Above all, this is a community music collection in every respect. Coming primarily from the estate of Boston area music teacher and church musician Dr. Doshia Clara Mae Dockett (Ed. D, Boston University, 1982), its scope encompasses everything from classical oratorios and madrigals to show chorus, children’s sacred musical theatre, and gospel pieces. Many of the works are out of print and offer a historical glimpse into community music-making of generations past.
Notable examples include “Thirty Minutes in the Southland: A Musical Romance of the Ante-Bellum Period ,” a short and charming musical production published in 1940 and intended for community performers, and “It’s a Highway to Heaven,” a gospel song by Thomas A. Dorsey, considered to be the father of American gospel music. Today’s current a cappella stylists, alone, will find ample inspiration from all this that has gone before.
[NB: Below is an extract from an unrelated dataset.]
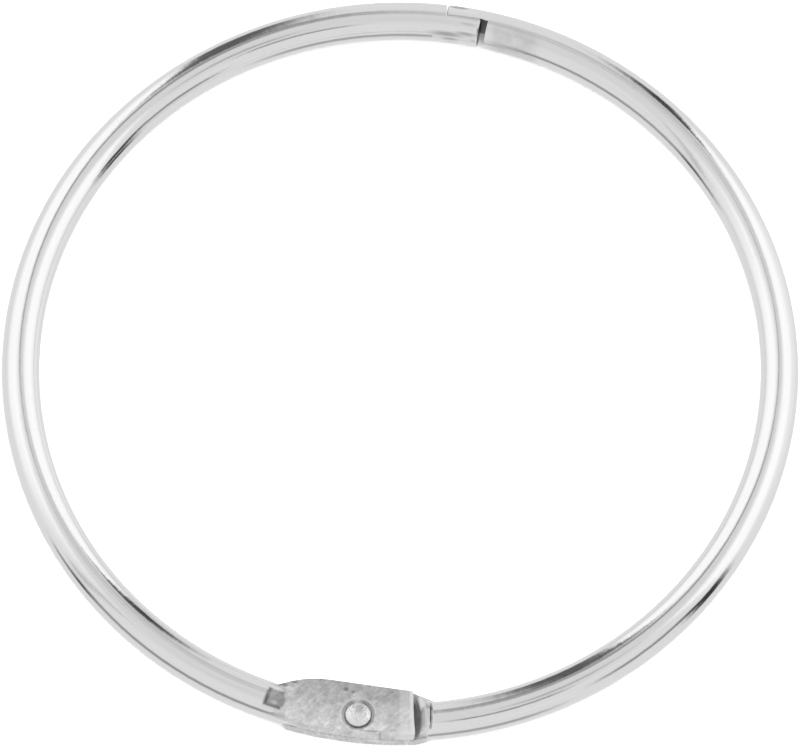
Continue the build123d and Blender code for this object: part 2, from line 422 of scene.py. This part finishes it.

Many of the “classical” pieces are significant for having been arranged from the original to allow for greater accessibility for the everyday church congregation or community choir. A collection printed in 1947 entitled “Later Renaissance Motets,” for example, consists of pieces arranged simply and translated from the original German, and serves as an example of the historical effort to bring high art and music to society as a whole.
The collection is currently available for both browsing and circulation on tables—picnic style and by wonderful armloads—in the Music Library’s Listening Room, 2nd floor, Mugar Memorial Library.
–Lena Serpa, Genithia Hogges, Holly Mockovak (2012; rev. 2018)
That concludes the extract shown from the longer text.